L’invocation des raisons sociales

Le groupe CRC reproche à certaines compagnies, comme Corsica Ferries, d’immatriculer leurs navires sous des pavillons européens équivalents au registre international français (RIF) 40 % moins chers que le premier registre français. Ce qui lui permet d’affirmer que ces compagnies « peuvent être considérées en droit comme des entreprises pratiquant le dumping social ».

Afin de fonder juridiquement sa proposition, le groupe CRC invoque le règlement 1370/2007 du 23 octobre 2007 qui autorise les autorités nationales à « établir des critères sociaux et qualitatifs afin de maintenir et d’élever les normes de qualité pour les obligations de service public ». Et ce, nonobstant le règlement 3577/92 du 7 décembre 1992 qui avait libéralisé le cabotage maritime. Ce texte dispose que « lorsqu’un État membre conclut des contrats de service public ou impose une délégation de service public, il le fait sur une base non discriminatoire à l’égard de tous les armateurs communautaires ». Sauf, si cela permet de « maintenir et d’élever les normes de qualités pour les obligations de service public ». Avant de confronter la proposition de loi au droit communautaire de la concurrence, il est nécessaire d’en rappeler les objectifs premiers.

L’interprétation téléologique des objectifs du droit communautaire de la concurrence

La politique communautaire de la concurrence ne saurait se résumer à une politique antitrust. Elle vise la prospérité et la liberté des acteurs économiques. L’analyse économique a permis de dégager trois principaux objectifs:

le bien-être des consommateurs et utilisateurs finaux; la meilleure allocation possible des ressources; la meilleure efficience économique.

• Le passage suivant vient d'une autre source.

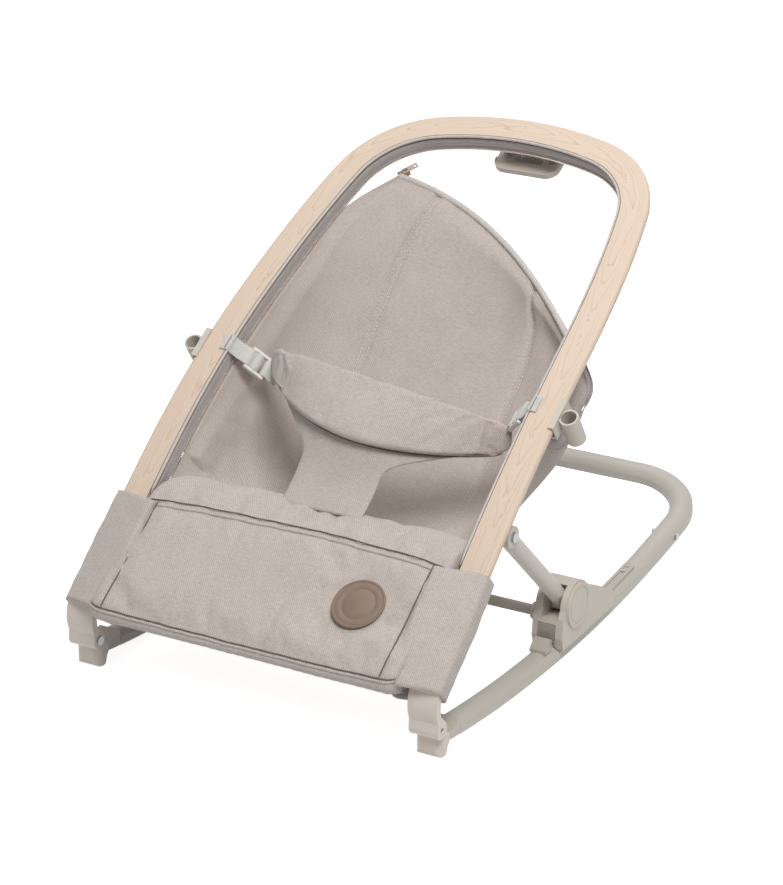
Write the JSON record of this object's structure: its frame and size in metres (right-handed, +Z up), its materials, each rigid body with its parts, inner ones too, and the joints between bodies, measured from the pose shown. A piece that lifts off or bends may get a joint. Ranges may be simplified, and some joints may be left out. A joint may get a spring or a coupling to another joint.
{
  "type": "bouncer seat",
  "caption": "Folding infant bouncer: curved rocker base, bent wooden hoop carrying a fabric seat with waist belt, padded front bolster, side props on a sliding carriage, and toy-bar sockets.",
  "frame": {"origin": "floor level under the middle of the outline box", "axes": "+Z up, +Y to the rear where the seat back leans, +X to the right seen from the front"},
  "size_m": [0.4518, 0.653, 0.4526],
  "materials": {
    "pale_tube": "satin powder coat",
    "moulding": "fine matte texture",
    "dark_moulding": "fine matte texture",
    "crossbar": "satin",
    "elbow": "smooth matte",
    "track": "matte",
    "wood": "clear satin over flat-sawn grain",
    "steel": "zinc plated",
    "greige_cloth": "twill weave",
    "tape": "woven tape",
    "webbing": "herringbone webbing",
    "buckle": "smooth",
    "patch": "smooth, edge stitched"
  },
  "bodies": {
    "base": {"rail_tube_left": "pale_tube", "rail_tube_right": "pale_tube", "rear_u_tube": "pale_tube", "splice_bolts": "steel", "front_plug_left": "moulding", "front_plug_right": "moulding", "foot_left": "elbow", "foot_right": "elbow", "pivot_pins": "steel", "track_strip_left": "track", "track_strip_right": "track", "strip_screws": "steel"},
    "seat": {"wooden_hoop": "wood", "elbow_left": "elbow", "elbow_right": "elbow", "elbow_screws": "steel", "prop_bracket_left": "moulding", "prop_bracket_right": "moulding", "prop_screws": "steel", "toy_bar_socket_left": "moulding", "toy_bar_socket_right": "moulding", "carry_handle": "moulding", "handle_screws": "steel", "handle_clip": "steel", "hoop_lining": "tape", "seat_shell": "greige_cloth", "seat_liner": "greige_cloth", "front_bolster": "greige_cloth", "leg_sleeve_left": "greige_cloth", "leg_sleeve_right": "greige_cloth", "waist_belt": "greige_cloth", "crotch_piece": "greige_cloth", "strap_left": "webbing", "strap_right": "webbing", "buckle_left": "buckle", "buckle_right": "buckle", "round_patch": "patch"},
    "slider": {"zip_slider": "steel"},
    "pull": {"zip_pull": "steel"},
    "props": {"prop_tube_left": "pale_tube", "prop_tube_right": "pale_tube", "prop_head_left": "moulding", "prop_head_right": "moulding", "prop_foot_left": "moulding", "prop_foot_right": "moulding"},
    "carriage": {"slide_housing_left": "moulding", "slide_housing_right": "moulding", "hinge_cover_left": "moulding", "hinge_cover_right": "moulding", "hinge_pins": "steel", "crossbar": "crossbar", "crossbar_collars": "moulding", "button_springs": "steel"},
    "button_left": {"release_button_left": "dark_moulding"},
    "button_right": {"release_button_right": "dark_moulding"}
  },
  "joints": [
    {"name": "seat_fold", "type": "hinge", "parent": "base", "child": "seat", "pos_m": [0, -0.29799, 0.03], "axis": [-1, 0, 0], "range_deg": [0, 30.5], "deforming": ["seat_shell", "seat_liner"]},
    {"name": "prop_fold", "type": "hinge", "parent": "seat", "child": "props", "pos_m": [0, -0.15301, 0.17022], "axis": [1, 0, 0], "range_deg": [0, 68.14]},
    {"name": "carriage_hinge", "type": "hinge", "parent": "props", "child": "carriage", "pos_m": [0, -0.02799, 0.05258], "axis": [-1, 0, 0], "range_deg": [0, 33.83]},
    {"name": "button_left_press", "type": "slide", "parent": "carriage", "child": "button_left", "axis": [0, 1, 0], "range_m": [0, 0.003], "stiffness_N_per_m": 400, "springref_m": -0.0005},
    {"name": "button_right_press", "type": "slide", "parent": "carriage", "child": "button_right", "axis": [0, 1, 0], "range_m": [0, 0.003], "stiffness_N_per_m": 400, "springref_m": -0.0005},
    {"name": "zip_slide", "type": "slide", "parent": "seat", "child": "slider", "axis": [0.6561, 0.6547, 0.3754], "range_m": [0, 0.03]},
    {"name": "pull_swing", "type": "hinge", "parent": "slider", "child": "pull", "pos_m": [-0.12315, 0.20406, 0.3919], "axis": [0.7547, -0.5691, -0.3263], "range_deg": [0, 90]}
  ],
  "couplings": [
    {"joint": "prop_fold", "follows": "seat_fold", "ratio": 2.2275},
    {"joint": "carriage_hinge", "follows": "seat_fold", "ratio": 1.1025}
  ]
}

Or, l’interprétation de ces objectifs doit être faite de manière téléologique. C’est-à-dire que les règles sont au service des grands objectifs assignés au droit de la concurrence.

Ces principes rappelés, il s’agit à présent de vérifier si la proposition de loi étudiée permet de « maintenir et d’élever les normes de qualité » et est conforme au droit communautaire de la concurrence.

Un changement de pavillon aux intérêts sociaux limités

Tous les marins pratiquant le cabotage en France sont soumis au décret 99-195 du 16 mars 1999 quel que soit leur pavillon. Or, la proposition de loi demande à ce que ces marins soient régis par le premier registre français. Afin, d’analyser les apports de cette proposition, il va falloir procéder à une comparaison entre les dispositions du premier registre français et celles du décret 99-195.

L’article 1 du décret 99-195 stipule que les marins concernés par le cabotage communautaire « doivent être ressortissants d’un État membre de la Communauté ou d’une État partie à l’Espace économique européen ». Or, le premier registre français ne peut aller au-delà de cette disposition en imposant un équipage composé uniquement de marins français. En effet, le privilège de nationalité, qui a longtemps été maintenu, est contraire aux principes d’égalité de traitement et de non-discrimination des ressortissants communautaires. Ce qui a conduit la France à être condamnée par la CJCE en 1974 pour non-respect de ces principes. La France a de nouveau été condamnée le 11 mars 2008 pour avoir maintenu l’exigence d’un capitaine et d’un officier suppléant de nationalité française. Le passage sous premier registre n’apporterait donc rien en l’espèce.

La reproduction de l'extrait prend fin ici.